• [Directions for this task]:
Copy out each line of the material in which the word "joints" appears.

-- start --

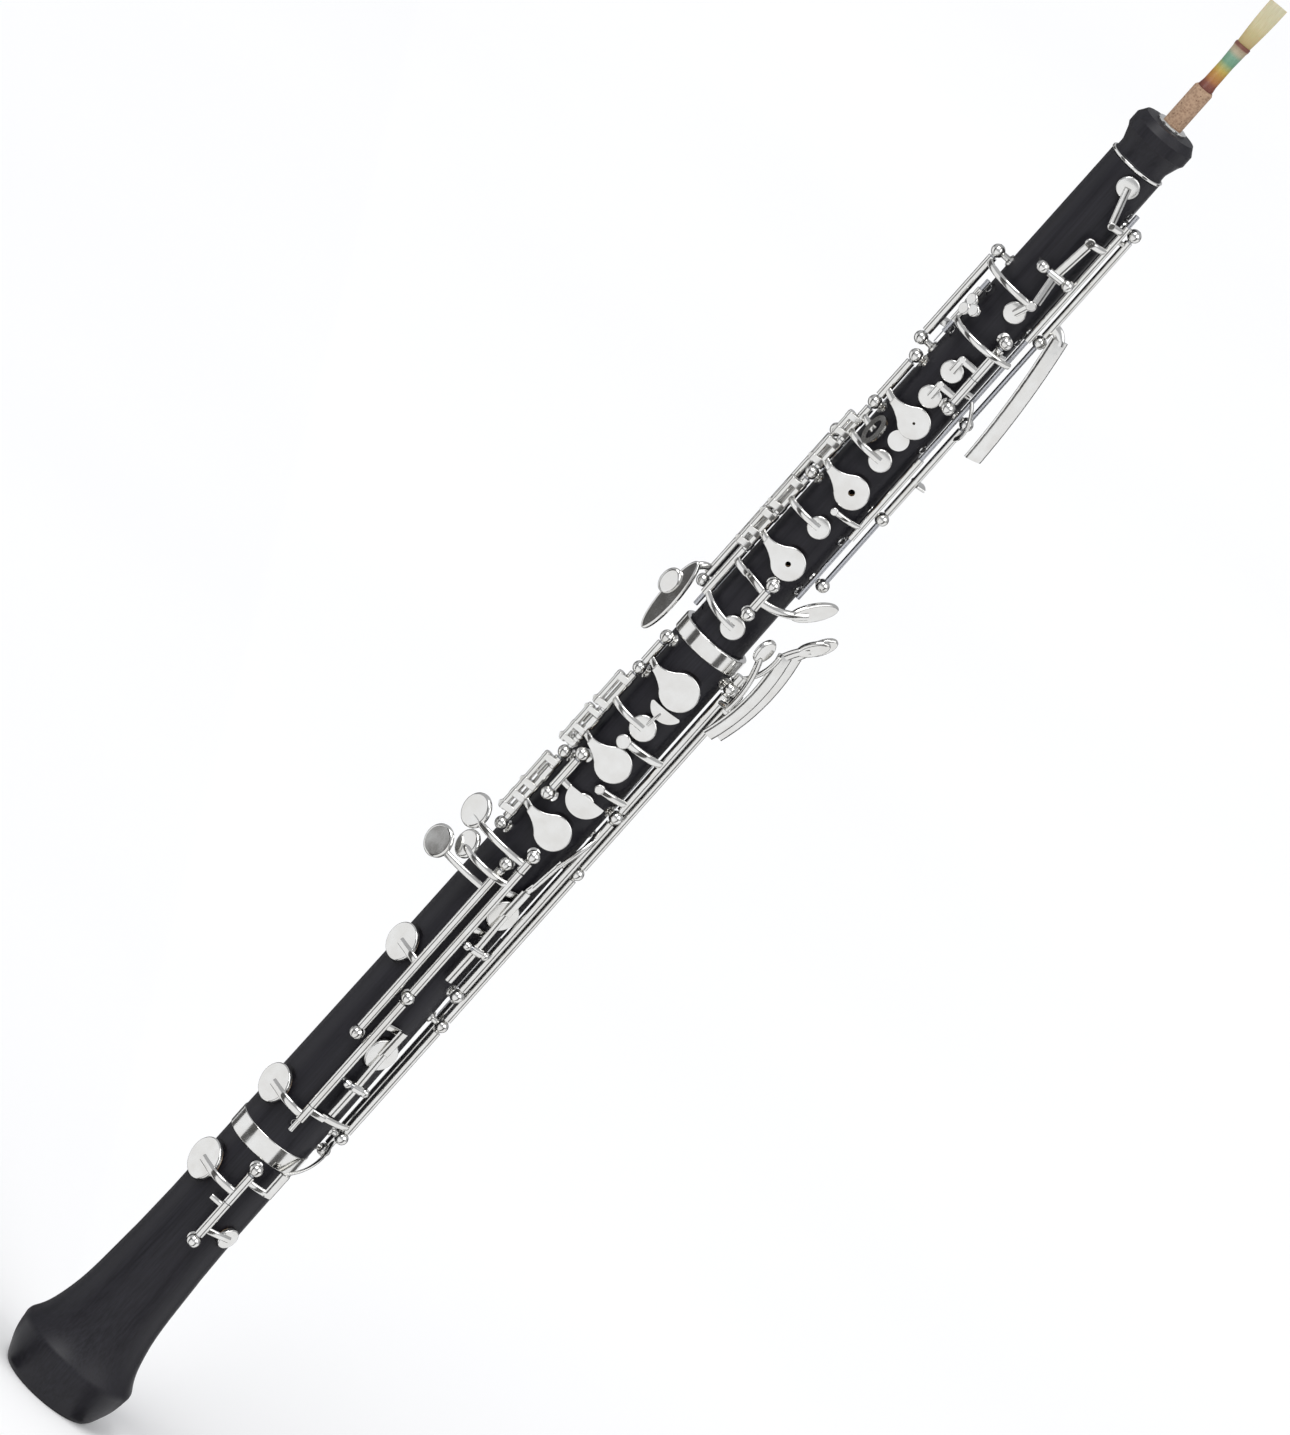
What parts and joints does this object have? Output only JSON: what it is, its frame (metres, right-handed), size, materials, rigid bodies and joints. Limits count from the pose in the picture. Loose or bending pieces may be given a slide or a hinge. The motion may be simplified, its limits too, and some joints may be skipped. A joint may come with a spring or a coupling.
{
  "type": "oboe",
  "caption": "Full oboe standing on its bell: turned black wood body in joints, silver-plated key system on posts and rods, and a wound double reed.",
  "frame": {"origin": "centre of the bell's rim, in the plane of the rim", "axes": "+Z along the bore towards the reed, -Y is the front with the finger plates, +X is the player's left-hand lever side"},
  "size_m": [0.0659, 0.0567, 0.6485],
  "materials": {
    "wood": "satin oiled black wood",
    "silver": "polished silver plate",
    "steel": "plain steel",
    "pad": "matte skin and cork",
    "cork": "matte cork",
    "thread": "waxed thread, several colours",
    "cane": "scraped cane"
  },
  "bodies": {
    "body": {"bell": "wood", "lower_joint": "wood", "upper_joint": "wood", "socket_rings": "silver", "crown_ring": "silver", "reed_socket": "silver", "tenon_corks": "cork", "posts": "silver", "hinge_rods": "steel", "needle_springs": "steel", "thumb_rest": "silver"},
    "reed": {"reed_staple": "silver", "reed_cork": "cork", "reed_thread": "thread", "reed_cane": "cane"},
    "bell_vent_key": {"bell_vent_key": "silver"},
    "b_flat_key": {"b_flat_key": "silver", "b_flat_pad": "pad"},
    "low_b_key": {"low_b_key": "silver", "low_b_pad": "pad"},
    "c_sharp_lever": {"c_sharp_lever": "silver"},
    "low_c_key": {"low_c_key": "silver", "low_c_pad": "pad"},
    "e_flat_lever": {"e_flat_lever": "silver"},
    "d_key": {"d_key": "silver", "d_pad": "pad"},
    "fork_f_key": {"fork_f_key": "silver"},
    "e_key": {"e_key": "silver", "e_pad": "pad"},
    "f_vent_key": {"f_vent_key": "silver"},
    "f_sharp_key": {"f_sharp_key": "silver", "f_sharp_pad": "pad"},
    "left_f_lever": {"left_f_lever": "silver"},
    "left_e_flat_lever": {"left_e_flat_lever": "silver"},
    "low_b_lever": {"low_b_lever": "silver"},
    "b_flat_lever": {"b_flat_lever": "silver"},
    "g_sharp_key": {"g_sharp_key": "silver"},
    "g_sharp_lever": {"g_sharp_lever": "silver"},
    "third_finger_key": {"third_finger_key": "silver", "third_finger_pad": "pad"},
    "b_vent_key": {"b_vent_key": "silver"},
    "second_finger_key": {"second_finger_key": "silver", "second_finger_pad": "pad"},
    "c_vent_key": {"c_vent_key": "silver"},
    "half_hole_key": {"half_hole_key": "silver", "half_hole_pad": "pad"},
    "balance_lever": {"balance_lever": "silver"},
    "trill_lever": {"trill_lever": "silver"},
    "c_trill_key": {"c_trill_key": "silver"},
    "left_trill_lever": {"left_trill_lever": "silver"},
    "d_trill_key": {"d_trill_key": "silver"},
    "right_trill_key": {"right_trill_key": "silver"},
    "thumb_octave_key": {"thumb_octave_key": "silver"},
    "side_octave_lever": {"side_octave_lever": "silver"},
    "second_octave_key": {"second_octave_key": "silver"},
    "c_sharp_key": {"c_sharp_key": "silver", "c_sharp_pad": "pad"},
    "e_flat_key": {"e_flat_key": "silver", "e_flat_pad": "pad"},
    "octave_link": {"octave_link": "silver"}
  },
  "joints": [
    {"name": "reed_slide", "type": "slide", "parent": "body", "child": "reed", "axis": [0, 0, 1], "range_m": [0, 0.025]},
    {"name": "bell_vent_hinge", "type": "hinge", "parent": "body", "child": "bell_vent_key", "pos_m": [0, -0.018, 0.09], "axis": [0, 0, -1], "range_deg": [0, 5], "stiffness_Nm_per_rad": 0.01, "springref_deg": -20.05},
    {"name": "b_flat_hinge", "type": "hinge", "parent": "body", "child": "b_flat_key", "pos_m": [0, -0.018, 0.103], "axis": [0, 0, -1], "range_deg": [0, 5]},
    {"name": "low_b_hinge", "type": "hinge", "parent": "body", "child": "low_b_key", "pos_m": [-0.0003, -0.017, 0.139], "axis": [0, 0, -1], "range_deg": [0, 5]},
    {"name": "c_sharp_touch_hinge", "type": "hinge", "parent": "body", "child": "c_sharp_lever", "pos_m": [-0.0003, -0.017, 0.2], "axis": [0, 0, -1], "range_deg": [0, 9], "stiffness_Nm_per_rad": 0.01, "springref_deg": -20.05},
    {"name": "low_c_hinge", "type": "hinge", "parent": "body", "child": "low_c_key", "pos_m": [-0.00553, -0.01607, 0.21], "axis": [0, 0, -1], "range_deg": [0, 5.5], "stiffness_Nm_per_rad": 0.01, "springref_deg": -20.05},
    {"name": "e_flat_touch_hinge", "type": "hinge", "parent": "body", "child": "e_flat_lever", "pos_m": [-0.0003, -0.017, 0.225], "axis": [0, 0, -1], "range_deg": [0, 3.2], "stiffness_Nm_per_rad": 0.01, "springref_deg": -20.05},
    {"name": "d_hinge", "type": "hinge", "parent": "body", "child": "d_key", "pos_m": [-0.01452, -0.0074, 0.275], "axis": [0, 0, 1], "range_deg": [0, 4.5], "stiffness_Nm_per_rad": 0.01, "springref_deg": -20.05},
    {"name": "fork_f_hinge", "type": "hinge", "parent": "body", "child": "fork_f_key", "pos_m": [-0.01057, -0.01306, 0.289], "axis": [0, 0, -1], "range_deg": [0, 4], "stiffness_Nm_per_rad": 0.01, "springref_deg": -20.05},
    {"name": "e_hinge", "type": "hinge", "parent": "body", "child": "e_key", "pos_m": [-0.01452, -0.0074, 0.305], "axis": [0, 0, 1], "range_deg": [0, 4.5], "stiffness_Nm_per_rad": 0.01, "springref_deg": -20.05},
    {"name": "f_vent_hinge", "type": "hinge", "parent": "body", "child": "f_vent_key", "pos_m": [-0.01452, -0.0074, 0.321], "axis": [0, 0, 1], "range_deg": [0, 4]},
    {"name": "f_sharp_hinge", "type": "hinge", "parent": "body", "child": "f_sharp_key", "pos_m": [-0.01452, -0.0074, 0.34], "axis": [0, 0, 1], "range_deg": [0, 4.5], "stiffness_Nm_per_rad": 0.01, "springref_deg": -20.05},
    {"name": "left_f_touch_hinge", "type": "hinge", "parent": "body", "child": "left_f_lever", "pos_m": [0.01368, -0.00923, 0.318], "axis": [0, 0, -1], "range_deg": [0, 2.5], "stiffness_Nm_per_rad": 0.01, "springref_deg": -20.05},
    {"name": "left_e_flat_touch_hinge", "type": "hinge", "parent": "body", "child": "left_e_flat_lever", "pos_m": [0.01368, -0.00923, 0.245], "axis": [0, 0, 1], "range_deg": [0, 2], "stiffness_Nm_per_rad": 0.01, "springref_deg": -20.05},
    {"name": "low_b_touch_hinge", "type": "hinge", "parent": "body", "child": "low_b_lever", "pos_m": [0.01783, -0.00412, 0.24], "axis": [0, 0, 1], "range_deg": [0, 2.25], "stiffness_Nm_per_rad": 0.01, "springref_deg": -20.05},
    {"name": "b_flat_touch_hinge", "type": "hinge", "parent": "body", "child": "b_flat_lever", "pos_m": [0.01738, 0.00275, 0.24], "axis": [0, 0, 1], "range_deg": [0, 2.75], "stiffness_Nm_per_rad": 0.01, "springref_deg": -20.05},
    {"name": "g_sharp_hinge", "type": "hinge", "parent": "body", "child": "g_sharp_key", "pos_m": [-0.01393, -0.00322, 0.377], "axis": [0, 0, -1], "range_deg": [0, 4]},
    {"name": "g_sharp_touch_hinge", "type": "hinge", "parent": "body", "child": "g_sharp_lever", "pos_m": [-0.00025, -0.0146, 0.38], "axis": [0, 0, 1], "range_deg": [0, 4], "stiffness_Nm_per_rad": 0.01, "springref_deg": -20.05},
    {"name": "third_finger_hinge", "type": "hinge", "parent": "body", "child": "third_finger_key", "pos_m": [-0.01393, -0.00322, 0.396], "axis": [0, 0, 1], "range_deg": [0, 4.5], "stiffness_Nm_per_rad": 0.01, "springref_deg": -20.05},
    {"name": "b_vent_hinge", "type": "hinge", "parent": "body", "child": "b_vent_key", "pos_m": [-0.01393, -0.00322, 0.412], "axis": [0, 0, 1], "range_deg": [0, 4]},
    {"name": "second_finger_hinge", "type": "hinge", "parent": "body", "child": "second_finger_key", "pos_m": [-0.01393, -0.00322, 0.432], "axis": [0, 0, 1], "range_deg": [0, 4.5], "stiffness_Nm_per_rad": 0.01, "springref_deg": -20.05},
    {"name": "c_vent_hinge", "type": "hinge", "parent": "body", "child": "c_vent_key", "pos_m": [-0.01393, -0.00322, 0.445], "axis": [0, 0, 1], "range_deg": [0, 4]},
    {"name": "half_hole_hinge", "type": "hinge", "parent": "body", "child": "half_hole_key", "pos_m": [-0.01393, -0.00322, 0.466], "axis": [0, 0, 1], "range_deg": [0, 3.5], "stiffness_Nm_per_rad": 0.01, "springref_deg": -20.05},
    {"name": "balance_touch_hinge", "type": "hinge", "parent": "body", "child": "balance_lever", "pos_m": [0.01011, -0.00879, 0.433], "axis": [0, 0, -1], "range_deg": [0, 4], "stiffness_Nm_per_rad": 0.01, "springref_deg": -20.05},
    {"name": "trill_touch_hinge", "type": "hinge", "parent": "body", "child": "trill_lever", "pos_m": [0.01446, -0.00584, 0.448], "axis": [0, 0, -1], "range_deg": [0, 2.75], "stiffness_Nm_per_rad": 0.01, "springref_deg": -20.05},
    {"name": "c_trill_hinge", "type": "hinge", "parent": "body", "child": "c_trill_key", "pos_m": [0.00418, -0.01368, 0.48], "axis": [0, 0, 1], "range_deg": [0, 5]},
    {"name": "left_trill_touch_hinge", "type": "hinge", "parent": "body", "child": "left_trill_lever", "pos_m": [-0.01269, -0.00462, 0.502], "axis": [0, 0, 1], "range_deg": [0, 1.8], "stiffness_Nm_per_rad": 0.01, "springref_deg": -20.05},
    {"name": "d_trill_hinge", "type": "hinge", "parent": "body", "child": "d_trill_key", "pos_m": [0.00418, -0.01368, 0.492], "axis": [0, 0, 1], "range_deg": [0, 5]},
    {"name": "right_trill_hinge", "type": "hinge", "parent": "body", "child": "right_trill_key", "pos_m": [-0.01568, 0.00479, 0.403], "axis": [0, 0, 1], "range_deg": [0, 5], "stiffness_Nm_per_rad": 0.01, "springref_deg": -20.05},
    {"name": "thumb_octave_hinge", "type": "hinge", "parent": "body", "child": "thumb_octave_key", "pos_m": [-0.01584, 0.00139, 0.502], "axis": [0, 0, -1], "range_deg": [0, 4], "stiffness_Nm_per_rad": 0.01, "springref_deg": -20.05},
    {"name": "side_octave_touch_hinge", "type": "hinge", "parent": "body", "child": "side_octave_lever", "pos_m": [0.01446, -0.00584, 0.532], "axis": [0, 0, 1], "range_deg": [0, 4], "stiffness_Nm_per_rad": 0.01, "springref_deg": -20.05},
    {"name": "second_octave_hinge", "type": "hinge", "parent": "body", "child": "second_octave_key", "pos_m": [0.01011, -0.00879, 0.532], "axis": [0, 0, 1], "range_deg": [0, 4.2]},
    {"name": "c_sharp_hinge", "type": "hinge", "parent": "body", "child": "c_sharp_key", "pos_m": [0.0077, -0.01448, 0.1565], "axis": [0.8829, 0.4695, 0], "range_deg": [0, 3.2]},
    {"name": "e_flat_hinge", "type": "hinge", "parent": "body", "child": "e_flat_key", "pos_m": [0.00701, -0.01438, 0.221], "axis": [0.8988, 0.4384, 0], "range_deg": [0, 5]},
    {"name": "octave_link_hinge", "type": "hinge", "parent": "body", "child": "octave_link", "pos_m": [0.00109, -0.01556, 0.531], "axis": [0.9976, 0.0698, 0], "range_deg": [0, 2.5]}
  ],
  "couplings": [
    {"joint": "b_flat_hinge", "follows": "b_flat_touch_hinge", "ratio": 1.8},
    {"joint": "low_b_hinge", "follows": "low_b_touch_hinge", "ratio": 2.2},
    {"joint": "f_vent_hinge", "follows": "f_sharp_hinge", "ratio": 0.88889},
    {"joint": "g_sharp_hinge", "follows": "g_sharp_touch_hinge", "ratio": 1},
    {"joint": "b_vent_hinge", "follows": "third_finger_hinge", "ratio": 0.88889},
    {"joint": "c_vent_hinge", "follows": "second_finger_hinge", "ratio": 0.88889},
    {"joint": "c_trill_hinge", "follows": "trill_touch_hinge", "ratio": 1.78},
    {"joint": "d_trill_hinge", "follows": "left_trill_touch_hinge", "ratio": 2.6},
    {"joint": "second_octave_hinge", "follows": "side_octave_touch_hinge", "ratio": 1},
    {"joint": "c_sharp_hinge", "follows": "c_sharp_touch_hinge", "ratio": 0.355},
    {"joint": "e_flat_hinge", "follows": "e_flat_touch_hinge", "ratio": 1.56},
    {"joint": "octave_link_hinge", "follows": "side_octave_touch_hinge", "ratio": 0.6}
  ]
}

-- end --

• [Result of the task]:
What parts and joints does this object have? Output only JSON: what it is, its frame (metres, right-handed), size, materials, rigid bodies and joints. Limits count from the pose in the picture. Loose or bending pieces may be given a slide or a hinge. The motion may be simplified, its limits too, and some joints may be skipped. A joint may come with a spring or a coupling.
  "caption": "Full oboe standing on its bell: turned black wood body in joints, silver-plated key system on posts and rods, and a wound double reed.",
  "joints": [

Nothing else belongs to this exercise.